Drawn from Ray RLlib Two-Step example
"""

import argparse
from gym.spaces import Dict, Discrete, Tuple, MultiDiscrete
import os

import ray
from ray import tune
from ray.tune import register_env
from ray.rllib.env.multi_agent_env import ENV_STATE
from ray.rllib.policy.policy import PolicySpec
from ray.rllib.utils.test_utils import check_learning_achieved

# Import custom env
from camas_gym.envs.camas_multi_agent_env import CamasMultiAgentEnv

parser = argparse.ArgumentParser()
parser.add_argument(
    "--run",
    type=str,
    default="QMIX",
    help="The RLlib-registered algorithm to use.")
parser.add_argument(
    "--framework",
    choices=["tf", "tf2", "tfe", "torch"],
    default="tf",
    help="The DL framework specifier.")
parser.add_argument("--num-cpus", type=int, default=0)
parser.add_argument(
    "--mixer",
    type=str,
    default="qmix",
    choices=["qmix", "vdn", "none"],
    help="The mixer model to use.")
parser.add_argument(
    "--as-test",
    action="store_true",
    help="Whether this script should be run as a test: --stop-reward must "
    "be achieved within --stop-timesteps AND --stop-iters.")
parser.add_argument(
    "--stop-iters",
    type=int,
    default=20,
    help="Number of iterations to train.")
parser.add_argument(
    "--stop-timesteps",
    type=int,
    default=50000,
    help="Number of timesteps to train.")
parser.add_argument(
    "--stop-reward",
    type=float,
    default=150.0,
    help="Reward at which we stop training.")
parser.add_argument(
    "--local-mode",
    action="store_true",
    help="Init Ray in local mode for easier debugging.")

if __name__ == "__main__":
    args = parser.parse_args()

    ray.init(num_cpus=args.num_cpus or None, local_mode=args.local_mode)

    grouping = {
        "group_0": ['agent_0'],
        "group_1": ['agent_1'],
        "group_2": ['agent_2'],
    }
    
    
    obs_space = Tuple([
        CamasMultiAgentEnv.observation_space
    ])

    
    act_space = Tuple([
        CamasMultiAgentEnv.action_space
    ])
    
    register_env(
        "camas_multi",
        lambda config: CamasMultiAgentEnv(config).with_agent_groups(
            grouping, obs_space=obs_space, act_space=act_space))

    config = {
        "rollout_fragment_length": 4,
        "train_batch_size": 32,
        "exploration_config": {
            "final_epsilon": 0.1,
        },
        "num_workers": 0,
        "mixer": args.mixer,
        "env_config": {
        },
        # Use GPUs iff `RLLIB_NUM_GPUS` env var set to > 0.
        "num_gpus": int(os.environ.get("RLLIB_NUM_GPUS", "0")),
    }
    group = True


    stop = {
        "episode_reward_mean": args.stop_reward,
        "timesteps_total": args.stop_timesteps,
        "training_iteration": args.stop_iters,
    }

    config = dict(config, **{
        "env": "camas_multi" ,
    })

    results = tune.run(args.run, stop=stop, config=config, verbose=2)

    if args.as_test:
        check_learning_achieved(results, args.stop_reward)

    ray.shutdown()

May I ask how did you define your CamasMultiAgentEnv.observation_space? (Discrete, Dict…)

Yep absolutely, it is defined as:

obs_space: Tuple(Tuple(Discrete(38), Discrete(38), Discrete(38))) 
act_space: Tuple(Discrete(4))

For context - the environment is a topological map and the agents are tasked with navigating from a starting node to a goal node.
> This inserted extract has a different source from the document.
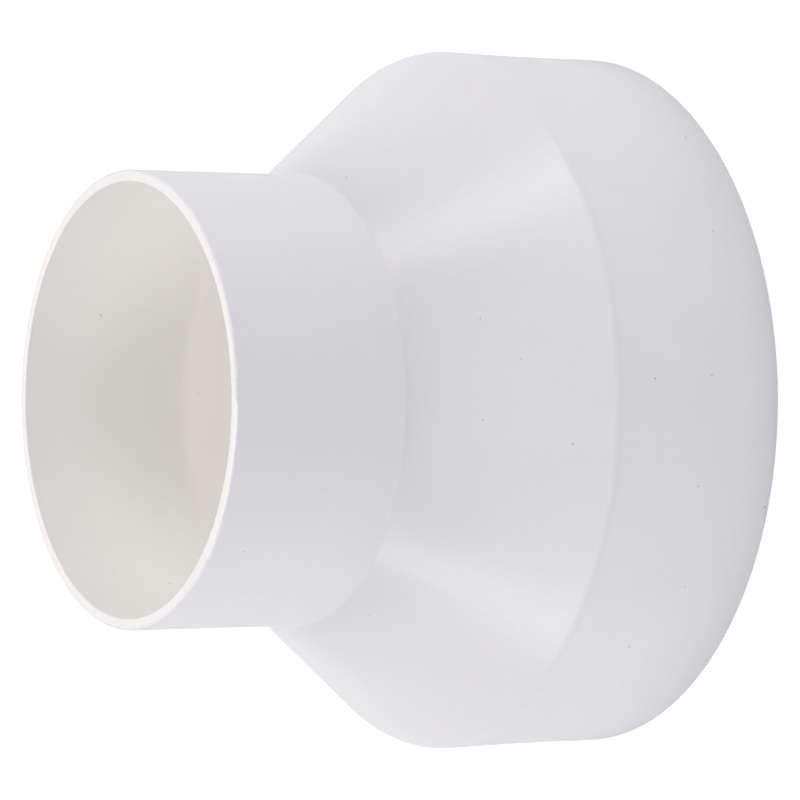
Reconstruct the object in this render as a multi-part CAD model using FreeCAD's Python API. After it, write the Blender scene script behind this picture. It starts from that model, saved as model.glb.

There are 38 possible locations for the agents, including nodes and edges. At each node, 4 actions are possible (some may be invalid but for simplicity, the action space remains constant and invalid actions simply return an immediate negative reward). As such, the obs_space passed to each agent represents the joint state of the environment.

Hey @am-rutherford , could this be an issue with your env performing some very expensive computations as training continues?

Do you see the same problem when you switch out the env for say multi-agent CartPole or some other dummy env?